The Duke of Monmouth did not act with the same wisdom. When he found the Duke of York established at the court, recognized again as Lord High Admiral and lodged by the king in St. James's Palace, he regarded as void the promise he had given to remain on the Continent so long as his rival should govern in Scotland, and returning to London without the king's permission, was received with exclamations of joy by the people. Leaving the city with a cortege almost regal, he journeyed slowly through the kingdom, received by the gentry and by deputations from the towns, mixing with the crowd wherever he went with a proud but amicable and popular condescension, and saluted on the road by the enthusiastic cries of "Monmouth! Monmouth!"

This triumphant progress led the imprudent young man as far as Chester. The chief justice of that city was George Jeffreys, already known for his violence, his ability, and his unscrupulousness in the furtherance of his unbridled ambition. Corruptly attached at that time to the interests of the Duke of York, he easily found a pretext for arresting the Duke of Monmouth at Stafford, June, 1682. On being conducted to London, the duke was immediately liberated, but was held to bail.

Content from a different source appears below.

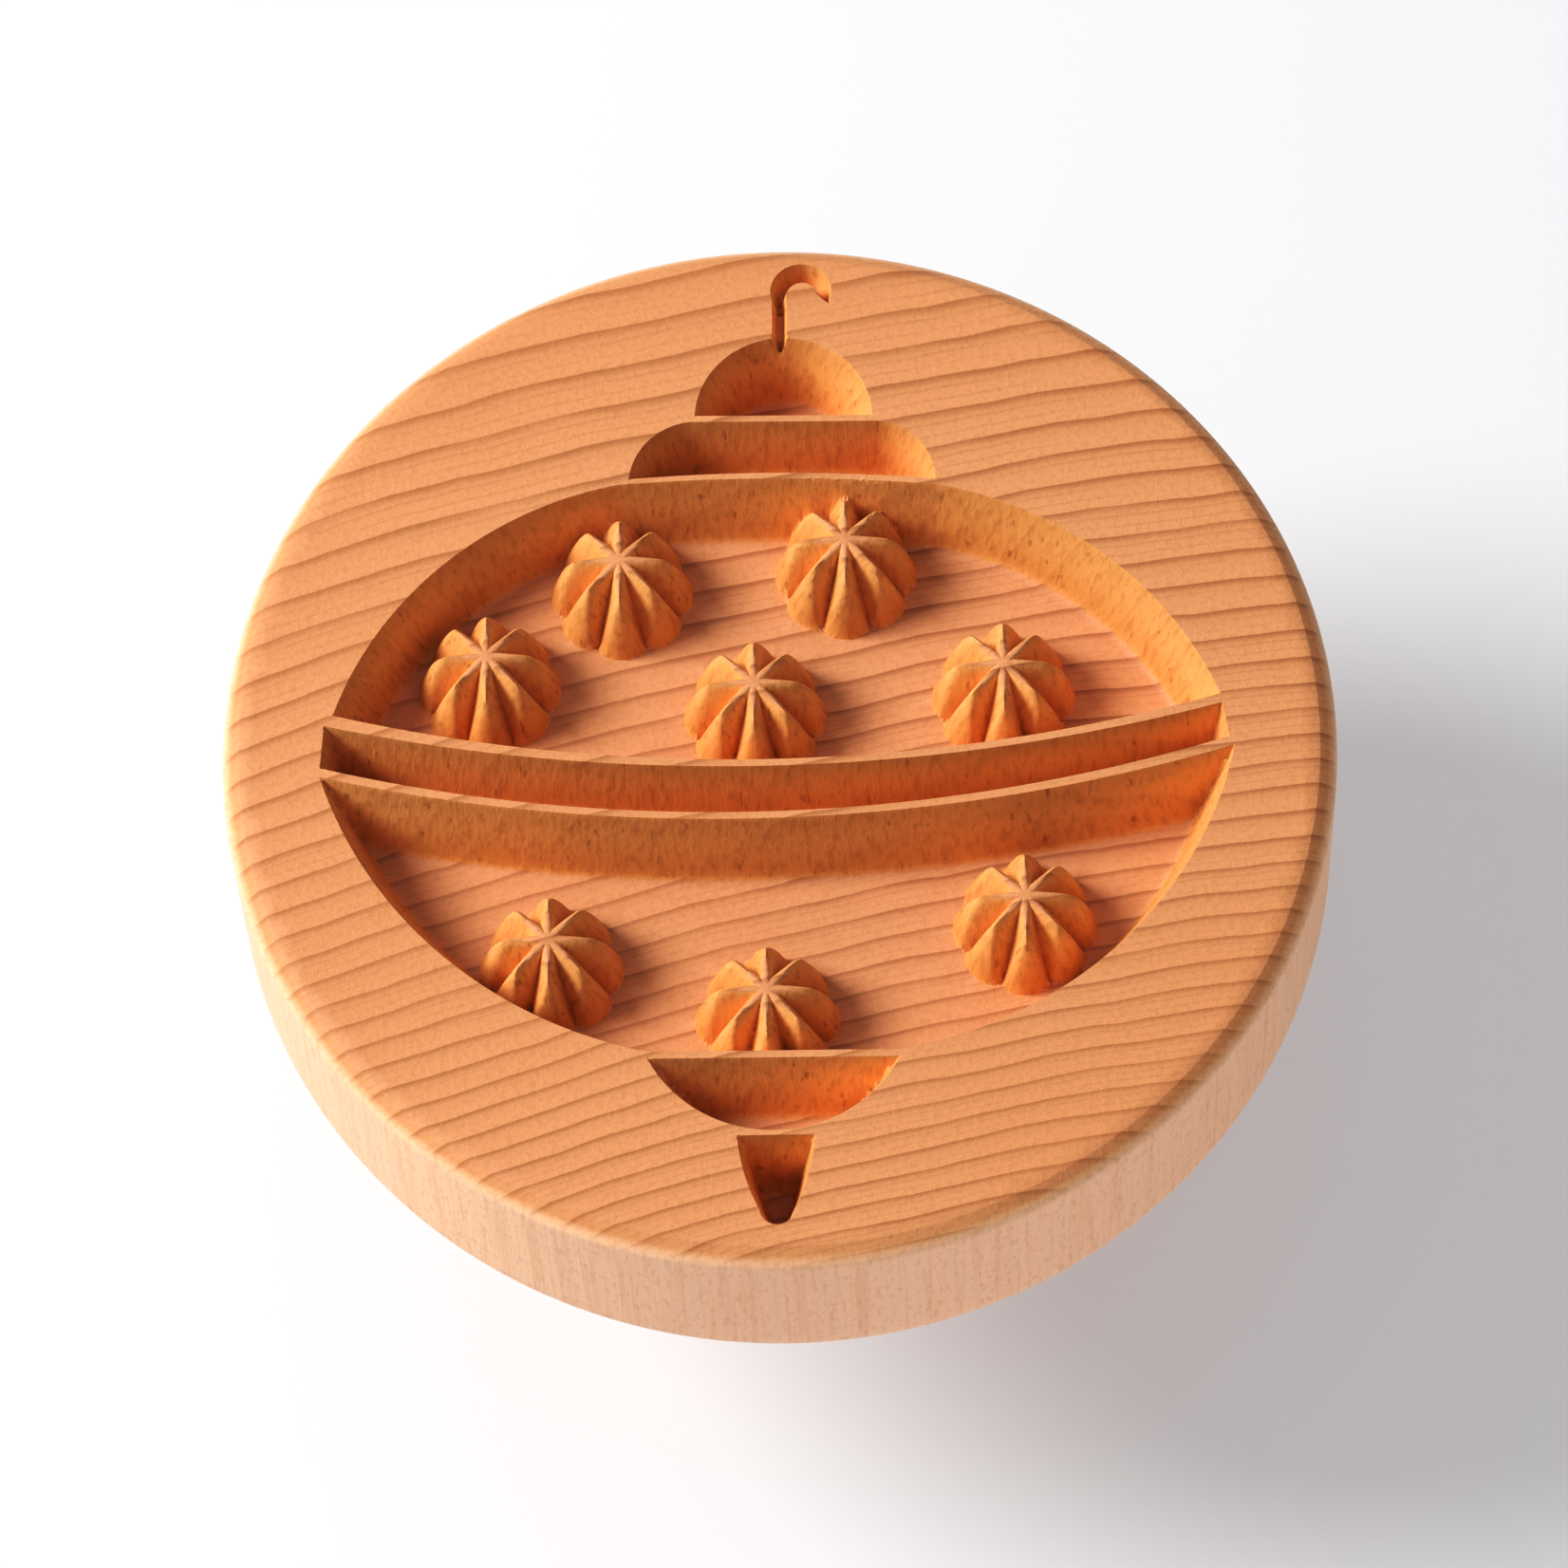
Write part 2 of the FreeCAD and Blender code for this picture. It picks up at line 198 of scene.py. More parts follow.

Shaftesbury did not put his trust in the Habeas Corpus Act. Alarmed by the measures which he saw in progress against the Whigs, he sought refuge in the city. It was an old saying of his that he "would constrain the king to leave his kingdom quietly; but as for the Duke of York, he would compel him to wander on the face of the earth, a vagabond like Cain!" The attitude of the king, the fears that he entertained for his party and for himself, the tendency of his restless disposition, again impelled him to dangerous projects. The national party demanded that Charles II., in disinheriting his brother, should with his own hands destroy the monarchy. Charles required that the national party should at all risks submit to a prince who evidently aspired to destroy the religion and constitution of the country. Thus urged on to extremes on one side and the other, the king decided for despotism; the national party for insurrection. In 1682 two statesmen, Lord Shaftesbury and Lord Russell, were at the head of the contest: Shaftesbury, already old, ambitious, indefatigable, corrupted by every source of corruption—the court, the government, and the seductions of popularity; accustomed from his youth upwards to seek and find his fortune in intriguing and plotting; bold and supple in mind; sagacious and fertile in expedients; powerful in influencing men; equally skilled to render service and to injure, to please and to irritate; attached nevertheless by pride and foresight to the Protestant and national party, which was certainly in his eyes the strongest and the ultimate victor; and determined, in any event, to preserve his life in order to enjoy the fruit of his manœuvres or to pursue them afresh: Lord William Russell, still young, sincere, ardent, inexperienced, endowed with an inflexible temper, a heart full of faith and honor, conscientious in conspiring; ready to sacrifice his life for his cause, but incapable of doing anything indifferently for the sake of success or for his own safety. The web was woven; Lord Shaftesbury rallied around him all the malcontents.